Cost of s-fold Decisions in Exact Maxwell-Boltzmann, Bose-Einstein and Fermi-Dirac Statistics

TL;DR

This paper examines the exact entropy functions for Maxwell-Boltzmann, Bose-Einstein, and Fermi-Dirac statistics without Stirling approximation, analyzing the energy cost of s-fold decisions and resolving quantization paradoxes.

Contribution

It provides exact entropy forms and quantifies the energy cost of s-fold decisions, extending previous work by removing Stirling approximation and clarifying quantization effects.

Findings

Exact entropy functions derived without Stirling approximation

Energy cost of s-fold decisions depends on system knowledge

Quantization paradox resolved using Laplace-Jaynes interpretation

Abstract

The exact forms of the degenerate Maxwell-Boltzmann (MB), Bose-Einstein (BE) and Fermi-Dirac (FD) entropy functions, derived by Boltzmann's principle without the Stirling approximation (Niven, Physics Letters A, 342(4) (2005) 286), are further examined.

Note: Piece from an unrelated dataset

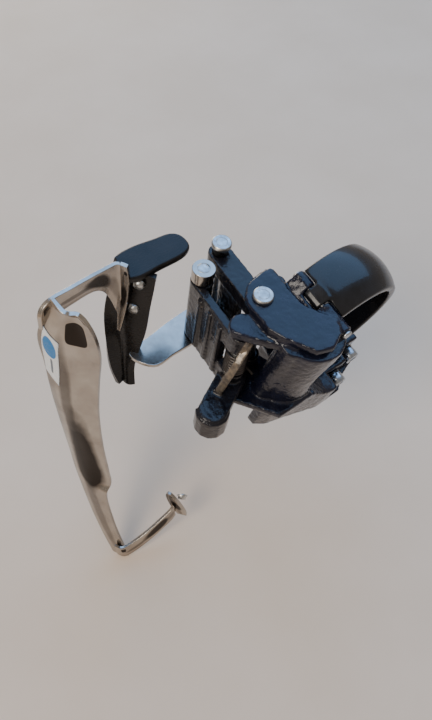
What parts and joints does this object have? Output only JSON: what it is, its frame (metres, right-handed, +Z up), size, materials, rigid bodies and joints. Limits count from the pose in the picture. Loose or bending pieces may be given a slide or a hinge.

Firstly, an apparent paradox in quantisation effects is resolved using the Laplace-Jaynes interpretation of probability. The energy cost of learning that a system, distributed over s equiprobable states, is in one such state (an s-fold decision) is then calculated for each statistic. The analysis confirms that the cost depends on one's knowledge of the number of entities N and (for BE and FD statistics) the degeneracy, extending the findings of Niven (2005).